**Problem to work on:** Pick out every line holding the string "empty" and copy it.

BEGIN Data to process

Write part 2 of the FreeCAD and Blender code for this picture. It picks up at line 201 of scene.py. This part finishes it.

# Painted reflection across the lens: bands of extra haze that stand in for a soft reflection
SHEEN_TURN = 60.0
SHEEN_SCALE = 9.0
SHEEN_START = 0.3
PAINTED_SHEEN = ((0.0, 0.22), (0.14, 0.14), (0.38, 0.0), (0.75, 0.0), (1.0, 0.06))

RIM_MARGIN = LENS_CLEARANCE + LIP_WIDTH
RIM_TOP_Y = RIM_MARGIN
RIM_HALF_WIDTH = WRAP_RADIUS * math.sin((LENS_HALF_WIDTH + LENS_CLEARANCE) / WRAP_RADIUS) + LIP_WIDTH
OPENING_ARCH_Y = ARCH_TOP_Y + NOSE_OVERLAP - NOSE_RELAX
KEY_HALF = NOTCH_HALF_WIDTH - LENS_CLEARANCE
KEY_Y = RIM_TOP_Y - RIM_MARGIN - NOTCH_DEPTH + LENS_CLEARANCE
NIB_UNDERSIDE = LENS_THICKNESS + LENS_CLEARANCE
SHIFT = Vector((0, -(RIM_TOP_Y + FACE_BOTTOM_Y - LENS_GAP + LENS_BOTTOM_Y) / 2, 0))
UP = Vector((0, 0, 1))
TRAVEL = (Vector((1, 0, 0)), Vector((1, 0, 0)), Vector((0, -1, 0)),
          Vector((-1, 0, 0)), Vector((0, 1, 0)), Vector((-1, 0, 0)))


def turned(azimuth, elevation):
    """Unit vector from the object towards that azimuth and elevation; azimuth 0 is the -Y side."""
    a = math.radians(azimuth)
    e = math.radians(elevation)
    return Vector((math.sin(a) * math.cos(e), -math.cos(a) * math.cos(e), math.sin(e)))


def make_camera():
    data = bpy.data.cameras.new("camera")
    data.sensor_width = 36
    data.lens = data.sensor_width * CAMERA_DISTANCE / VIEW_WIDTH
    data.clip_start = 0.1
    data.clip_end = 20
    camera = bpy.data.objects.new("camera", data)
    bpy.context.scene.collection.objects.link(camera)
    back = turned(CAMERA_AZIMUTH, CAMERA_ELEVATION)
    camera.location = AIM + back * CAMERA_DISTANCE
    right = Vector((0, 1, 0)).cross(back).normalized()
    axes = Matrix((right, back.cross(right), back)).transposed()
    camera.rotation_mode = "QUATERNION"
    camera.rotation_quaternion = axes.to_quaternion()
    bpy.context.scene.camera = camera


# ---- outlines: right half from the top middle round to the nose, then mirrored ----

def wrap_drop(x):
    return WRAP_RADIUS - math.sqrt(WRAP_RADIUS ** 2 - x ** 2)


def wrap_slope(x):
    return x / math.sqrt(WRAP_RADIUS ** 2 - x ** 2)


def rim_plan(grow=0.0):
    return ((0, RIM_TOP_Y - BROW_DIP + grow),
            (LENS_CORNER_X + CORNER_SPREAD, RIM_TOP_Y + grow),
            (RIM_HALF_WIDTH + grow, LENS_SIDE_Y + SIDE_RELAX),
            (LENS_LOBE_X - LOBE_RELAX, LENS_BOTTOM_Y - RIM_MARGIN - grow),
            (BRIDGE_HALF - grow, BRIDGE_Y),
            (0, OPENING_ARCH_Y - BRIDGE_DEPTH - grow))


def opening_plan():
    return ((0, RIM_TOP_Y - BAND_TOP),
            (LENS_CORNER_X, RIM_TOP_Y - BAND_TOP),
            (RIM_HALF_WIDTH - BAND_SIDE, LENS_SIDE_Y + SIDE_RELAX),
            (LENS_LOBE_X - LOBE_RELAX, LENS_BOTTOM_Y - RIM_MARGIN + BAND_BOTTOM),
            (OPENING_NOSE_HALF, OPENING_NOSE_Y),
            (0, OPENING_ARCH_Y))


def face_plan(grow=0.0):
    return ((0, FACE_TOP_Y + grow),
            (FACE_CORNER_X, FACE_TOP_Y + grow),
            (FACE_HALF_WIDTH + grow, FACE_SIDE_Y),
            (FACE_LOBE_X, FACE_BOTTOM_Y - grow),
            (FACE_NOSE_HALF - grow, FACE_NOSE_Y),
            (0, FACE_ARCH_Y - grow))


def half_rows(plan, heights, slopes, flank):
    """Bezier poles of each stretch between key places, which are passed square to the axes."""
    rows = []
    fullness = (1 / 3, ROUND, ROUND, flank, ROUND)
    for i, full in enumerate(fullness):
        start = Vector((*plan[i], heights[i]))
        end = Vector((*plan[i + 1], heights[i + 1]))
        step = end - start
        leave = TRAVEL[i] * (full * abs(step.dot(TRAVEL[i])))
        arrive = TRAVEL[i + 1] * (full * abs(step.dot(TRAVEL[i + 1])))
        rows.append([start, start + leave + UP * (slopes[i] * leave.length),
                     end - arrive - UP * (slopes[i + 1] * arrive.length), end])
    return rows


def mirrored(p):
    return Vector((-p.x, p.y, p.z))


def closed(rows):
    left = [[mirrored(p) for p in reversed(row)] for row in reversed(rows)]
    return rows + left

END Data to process
BEGIN Data to process

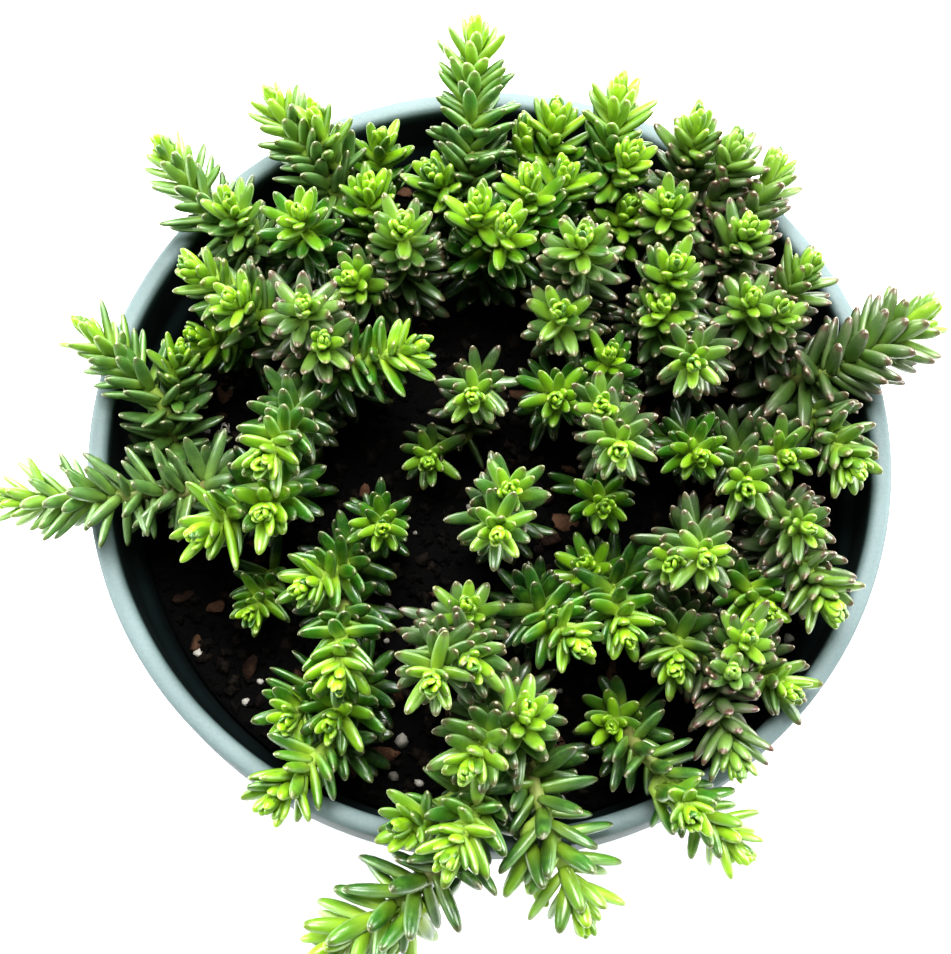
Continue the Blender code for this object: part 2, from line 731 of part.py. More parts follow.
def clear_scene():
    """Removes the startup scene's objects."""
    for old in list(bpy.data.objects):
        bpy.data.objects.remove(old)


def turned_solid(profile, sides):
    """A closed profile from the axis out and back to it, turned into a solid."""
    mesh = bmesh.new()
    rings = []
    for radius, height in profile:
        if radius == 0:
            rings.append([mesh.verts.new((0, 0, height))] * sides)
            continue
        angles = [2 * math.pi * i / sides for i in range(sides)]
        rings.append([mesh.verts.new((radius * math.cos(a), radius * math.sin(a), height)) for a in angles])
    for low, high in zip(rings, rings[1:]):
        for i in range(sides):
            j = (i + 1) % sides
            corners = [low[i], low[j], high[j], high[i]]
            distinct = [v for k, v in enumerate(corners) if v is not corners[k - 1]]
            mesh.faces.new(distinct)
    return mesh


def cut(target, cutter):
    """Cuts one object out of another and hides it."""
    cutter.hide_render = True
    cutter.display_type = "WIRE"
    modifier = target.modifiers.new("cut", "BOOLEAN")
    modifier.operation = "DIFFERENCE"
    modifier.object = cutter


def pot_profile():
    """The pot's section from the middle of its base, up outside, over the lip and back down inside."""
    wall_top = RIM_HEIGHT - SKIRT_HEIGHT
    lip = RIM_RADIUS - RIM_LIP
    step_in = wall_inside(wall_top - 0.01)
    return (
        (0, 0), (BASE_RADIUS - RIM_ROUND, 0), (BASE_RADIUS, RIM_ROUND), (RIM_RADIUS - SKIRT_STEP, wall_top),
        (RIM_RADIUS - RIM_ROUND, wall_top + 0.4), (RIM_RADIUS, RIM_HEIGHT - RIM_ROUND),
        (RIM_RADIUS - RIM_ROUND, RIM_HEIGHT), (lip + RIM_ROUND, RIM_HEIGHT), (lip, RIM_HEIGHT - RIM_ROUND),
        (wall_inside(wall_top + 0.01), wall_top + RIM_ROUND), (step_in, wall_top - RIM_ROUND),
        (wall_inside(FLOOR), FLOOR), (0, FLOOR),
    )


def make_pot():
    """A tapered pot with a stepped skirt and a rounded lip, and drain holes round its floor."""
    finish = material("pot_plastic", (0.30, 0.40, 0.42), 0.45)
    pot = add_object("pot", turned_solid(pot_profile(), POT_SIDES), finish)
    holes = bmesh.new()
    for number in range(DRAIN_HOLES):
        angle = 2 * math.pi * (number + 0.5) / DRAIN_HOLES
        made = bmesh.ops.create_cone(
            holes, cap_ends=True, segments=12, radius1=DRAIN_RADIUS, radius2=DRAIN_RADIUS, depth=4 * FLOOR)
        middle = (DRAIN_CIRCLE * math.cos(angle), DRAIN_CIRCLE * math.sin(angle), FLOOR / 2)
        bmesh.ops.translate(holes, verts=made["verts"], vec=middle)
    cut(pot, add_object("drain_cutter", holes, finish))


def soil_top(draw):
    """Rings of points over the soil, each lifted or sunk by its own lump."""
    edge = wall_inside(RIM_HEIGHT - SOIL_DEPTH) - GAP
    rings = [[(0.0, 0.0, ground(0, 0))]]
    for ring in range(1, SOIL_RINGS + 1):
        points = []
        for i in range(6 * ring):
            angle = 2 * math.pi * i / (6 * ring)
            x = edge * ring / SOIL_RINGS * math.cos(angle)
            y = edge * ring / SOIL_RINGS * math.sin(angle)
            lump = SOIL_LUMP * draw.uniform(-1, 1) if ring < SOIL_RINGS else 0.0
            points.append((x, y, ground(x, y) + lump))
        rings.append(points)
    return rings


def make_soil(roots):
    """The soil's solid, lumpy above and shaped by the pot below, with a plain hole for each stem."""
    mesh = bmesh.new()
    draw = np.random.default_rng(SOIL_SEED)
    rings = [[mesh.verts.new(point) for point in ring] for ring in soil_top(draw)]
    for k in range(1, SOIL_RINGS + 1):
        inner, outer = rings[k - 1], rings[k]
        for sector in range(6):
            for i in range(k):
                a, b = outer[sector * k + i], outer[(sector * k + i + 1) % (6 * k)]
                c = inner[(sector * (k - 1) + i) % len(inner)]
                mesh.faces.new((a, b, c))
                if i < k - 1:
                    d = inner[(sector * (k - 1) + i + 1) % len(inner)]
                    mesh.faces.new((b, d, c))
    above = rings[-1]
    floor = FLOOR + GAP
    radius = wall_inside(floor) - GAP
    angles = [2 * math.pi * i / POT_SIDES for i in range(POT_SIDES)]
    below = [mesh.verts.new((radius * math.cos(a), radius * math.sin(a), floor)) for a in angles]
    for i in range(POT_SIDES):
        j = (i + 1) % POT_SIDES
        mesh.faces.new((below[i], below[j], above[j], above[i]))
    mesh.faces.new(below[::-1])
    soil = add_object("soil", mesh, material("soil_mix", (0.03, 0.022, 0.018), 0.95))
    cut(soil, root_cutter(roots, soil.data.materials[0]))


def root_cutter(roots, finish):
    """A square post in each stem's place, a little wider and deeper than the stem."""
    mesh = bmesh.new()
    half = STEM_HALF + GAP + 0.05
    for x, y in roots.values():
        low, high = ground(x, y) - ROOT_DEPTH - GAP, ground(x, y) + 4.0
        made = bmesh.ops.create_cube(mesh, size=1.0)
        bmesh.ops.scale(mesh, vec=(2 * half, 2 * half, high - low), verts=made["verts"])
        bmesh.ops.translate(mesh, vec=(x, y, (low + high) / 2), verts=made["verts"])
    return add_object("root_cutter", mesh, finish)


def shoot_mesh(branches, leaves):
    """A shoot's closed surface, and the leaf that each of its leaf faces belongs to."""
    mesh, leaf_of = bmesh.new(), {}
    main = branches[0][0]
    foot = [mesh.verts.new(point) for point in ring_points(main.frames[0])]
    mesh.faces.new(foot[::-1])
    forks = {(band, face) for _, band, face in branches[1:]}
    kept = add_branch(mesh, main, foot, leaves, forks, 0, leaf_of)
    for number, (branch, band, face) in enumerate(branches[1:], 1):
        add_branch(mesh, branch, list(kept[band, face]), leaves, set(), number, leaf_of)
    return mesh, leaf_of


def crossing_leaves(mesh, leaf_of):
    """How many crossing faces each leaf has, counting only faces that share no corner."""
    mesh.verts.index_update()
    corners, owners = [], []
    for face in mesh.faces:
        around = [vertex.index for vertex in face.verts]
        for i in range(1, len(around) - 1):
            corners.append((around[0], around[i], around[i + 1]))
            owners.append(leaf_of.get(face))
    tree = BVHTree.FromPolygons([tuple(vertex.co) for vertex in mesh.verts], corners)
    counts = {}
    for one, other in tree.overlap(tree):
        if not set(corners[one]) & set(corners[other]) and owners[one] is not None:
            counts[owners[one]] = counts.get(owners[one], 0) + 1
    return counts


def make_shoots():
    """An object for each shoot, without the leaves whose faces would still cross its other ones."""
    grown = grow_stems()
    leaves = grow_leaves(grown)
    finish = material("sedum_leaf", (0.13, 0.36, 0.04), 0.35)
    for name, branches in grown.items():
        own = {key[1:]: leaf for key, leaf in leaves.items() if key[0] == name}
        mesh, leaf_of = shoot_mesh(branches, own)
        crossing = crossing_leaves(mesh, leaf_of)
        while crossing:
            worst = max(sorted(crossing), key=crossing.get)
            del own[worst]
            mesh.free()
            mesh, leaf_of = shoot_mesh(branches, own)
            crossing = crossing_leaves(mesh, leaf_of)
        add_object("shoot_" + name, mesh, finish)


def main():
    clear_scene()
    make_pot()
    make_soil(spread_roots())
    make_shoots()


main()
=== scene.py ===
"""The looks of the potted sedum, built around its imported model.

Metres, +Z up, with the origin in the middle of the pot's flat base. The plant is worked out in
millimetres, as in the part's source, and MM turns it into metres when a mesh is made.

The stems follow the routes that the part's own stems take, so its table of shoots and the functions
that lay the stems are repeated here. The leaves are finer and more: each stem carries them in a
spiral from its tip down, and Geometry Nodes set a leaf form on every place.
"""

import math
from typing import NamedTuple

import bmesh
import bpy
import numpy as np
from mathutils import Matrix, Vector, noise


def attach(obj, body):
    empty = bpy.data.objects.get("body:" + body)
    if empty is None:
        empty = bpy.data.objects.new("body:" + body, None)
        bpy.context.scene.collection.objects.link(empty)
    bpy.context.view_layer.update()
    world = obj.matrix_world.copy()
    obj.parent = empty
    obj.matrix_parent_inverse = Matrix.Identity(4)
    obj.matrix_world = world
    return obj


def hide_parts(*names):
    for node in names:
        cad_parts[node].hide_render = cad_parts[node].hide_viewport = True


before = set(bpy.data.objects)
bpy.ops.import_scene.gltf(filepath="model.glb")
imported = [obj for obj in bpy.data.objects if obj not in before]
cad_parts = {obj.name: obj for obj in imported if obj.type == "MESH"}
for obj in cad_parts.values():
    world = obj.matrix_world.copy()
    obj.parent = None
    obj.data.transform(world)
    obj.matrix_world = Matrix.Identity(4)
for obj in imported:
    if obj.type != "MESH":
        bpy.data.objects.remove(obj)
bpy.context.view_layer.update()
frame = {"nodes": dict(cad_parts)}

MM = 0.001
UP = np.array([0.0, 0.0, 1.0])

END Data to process

**Final answer:**
    empty = bpy.data.objects.get("body:" + body)
    if empty is None:
        empty = bpy.data.objects.new("body:" + body, None)
        bpy.context.scene.collection.objects.link(empty)
    obj.parent = empty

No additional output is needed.